Car après tout, peu importe le style musical, c’est bien l’énergie commune qui va réunir des artistes. Quitte à avoir des surprises. Cédric Cheminaud se rappelle : « L’an dernier, on repérait facilement à leur t-shirt les gens venus écouter le groupe de metal Slipknot, et on était surpris d’en retrouver dans la foulée danser au son de la techno de Paula Temple. Mais ça correspond à notre objectif : on veut amener les même sensations à l’amateur de métal ou de techno. Cette année, on a par exemple mis à la suite les punks Viagra Boys et la techno des Chemical Brothers. Mais quand on les voit sur scène, l’énergie dégagée est similaire, l’enchaînement nous a paru logique. »

 

Et ces rencontres de public sont autant de jonctions possibles entre les générations.

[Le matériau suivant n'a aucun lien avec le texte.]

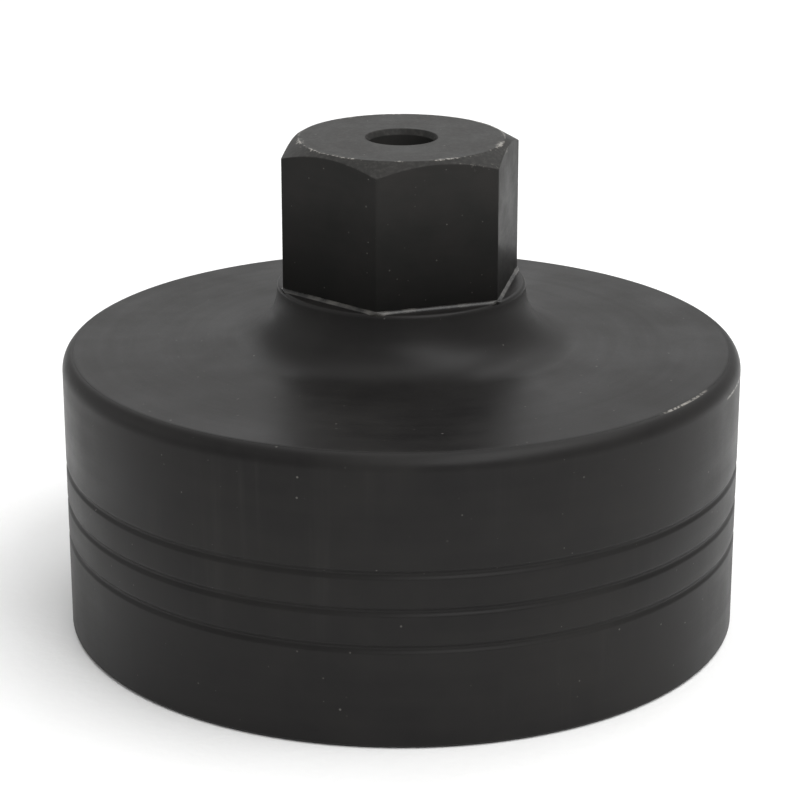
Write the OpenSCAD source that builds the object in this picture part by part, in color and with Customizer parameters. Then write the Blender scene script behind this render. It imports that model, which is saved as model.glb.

Ce qui est aussi l’objectif d’un festival comme le Delta :  » »es performances hybrides, comme celle qu’on aura avec Worakls Orchestra, attirent des gens d’âges différents, ainsi qu’un public plus familial » souligne Céline Collin. Ce qui, couplé avec les villages thématiques et conférences proposées, permet d’ouvrir de riches espaces de discussion, « et amener ça dans un cadre plus festif qu’à l’habitude. » Briser et mêler les codes, sortir des guerres de chapelle pour amener du mélanger et de la diversité : comme le résume Alex Stevens, « si c’est ça l’avenir, on est dans le bon ».